CREATE TABLE catalog (
ID text primary key,
CONTENT BLOB
) WITH
comment = '{
"discovery.ops.catalog/skip": "false",
"discovery.ops.catalog/team": "account",
"discovery.ops.catalog/domain": "onboarding",
"discovery.ops.catalog/capability": "onboarding",
"discovery.ops.catalog/includes": "onboarding-stuff,internal"
}';
Git Repositories¶
Given that a Repository source is an attribute contained by a Catalog Item representing an app, it is possible that you want to only include select git projects as catalog item (ones which are used by GitOps).
apiVersion: "v1"
kind: Discovery
metadata:
name: "github"
type: git
instance:
- name: "personal-github"
includes:
- internal
filter:
includes: [".*by-example", ".*playground"]
options:
host: "api.github.com"
port: "443"
username: "file:./tmp/githubusername"
password: "file:./tmp/githubpassword"
ssl: "true"
classification:
team: "devexp"
domain: "platform"
capability: "operations"
businessUnit: "tech"
duplicatesStrategy: "ignore"
- name: "org-github"
includes:
- internal
filter:
excludes: [".*"]
includes: [".*examples", ".*specification"]
options:
host: "api.github.com"
port: "443"
username: "file:./tmp/githubusername"
password: "file:./tmp/githubpassword"
ssl: "true"
org: "ops-catalog"
use-hints: "false"
classification:
team: "devexp"
domain: "platform"
capability: "operations"
businessUnit: "tech"
duplicatesStrategy: "ignore"
For the second github instance, we are choosing not to look for enrichment data in a special tag as we provide the attribute use-hints: "false"

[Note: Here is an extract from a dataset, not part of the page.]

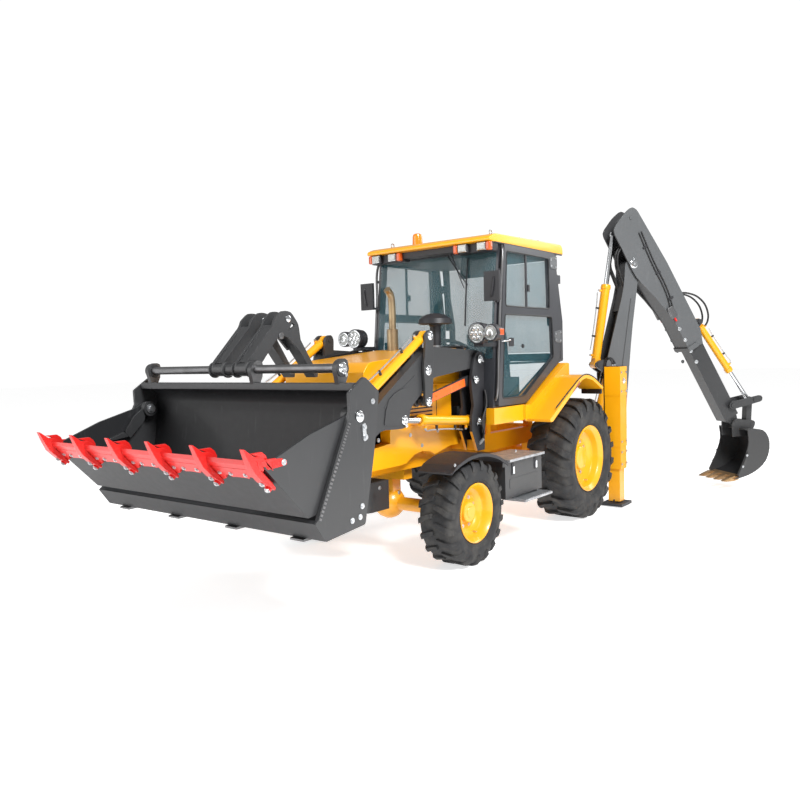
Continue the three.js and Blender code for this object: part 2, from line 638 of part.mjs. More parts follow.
const arms = body('loader_arms', frame, armPivot[0], 0, armPivot[1]);
function makeArms() {
  const side = (sign) => {
    const bar = plate(shift([
      [1502, 1766, 60], [1530, 1848, 60], [2310, 1890, 30], [2420, 1846, 40], [3000, 1478, 60],
        [3730, 880, 60], [3775, 790, 60],
      [3700, 725, 60], [3590, 800, 60], [3030, 1225, 60], [2790, 1212, 40], [2690, 1215, 40],
        [2645, 1290, 40], [2630, 1375, 40],
      [2490, 1470, 60], [2310, 1616, 60], [1600, 1690, 60],
    ], armPivot), ...span(sign, armInner, armOuter), [
      [0, 0, 32 + pinGap],
      [...minus(leverPivot, armPivot), 30 + pinGap],
      [...minus(bucketPivot, armPivot), 34 + pinGap],
    ]);
    const liftSlot = plate(shift([
      [2600, 1180], [2860, 1180], [2860, 1330], [2780, 1400], [2600, 1400],
    ], armPivot), ...span(sign, armCentre - slotHalf, armCentre + slotHalf));
    const doubler = plate(shift([
      [2760, 1240, 20], [2990, 1260, 20], [2940, 1480, 200], [2700, 1560, 60], [2560, 1500, 40],
    ], armPivot), ...span(sign, armOuter - 2, armOuter + 8));
    return join(cut(bar, liftSlot), cut(doubler, liftSlot));
  };
  const tube = pin(minus([3300, 1170], armPivot), 62, -armInner - 5, armInner + 5);
  return join(both(side), tube);
}
piece('loader_arms', arms, makeArms(), charcoal);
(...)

It is also possible to store all Git Repositories in Ops Catalog. A recommended setup is to run separate instance of OpsCatalog for the purpose of Discovering and Provisioning all Git repositories for your organisation.
Further enrichment hints can be provided to Git Discovery module by creating a "tag" by the name "catalog".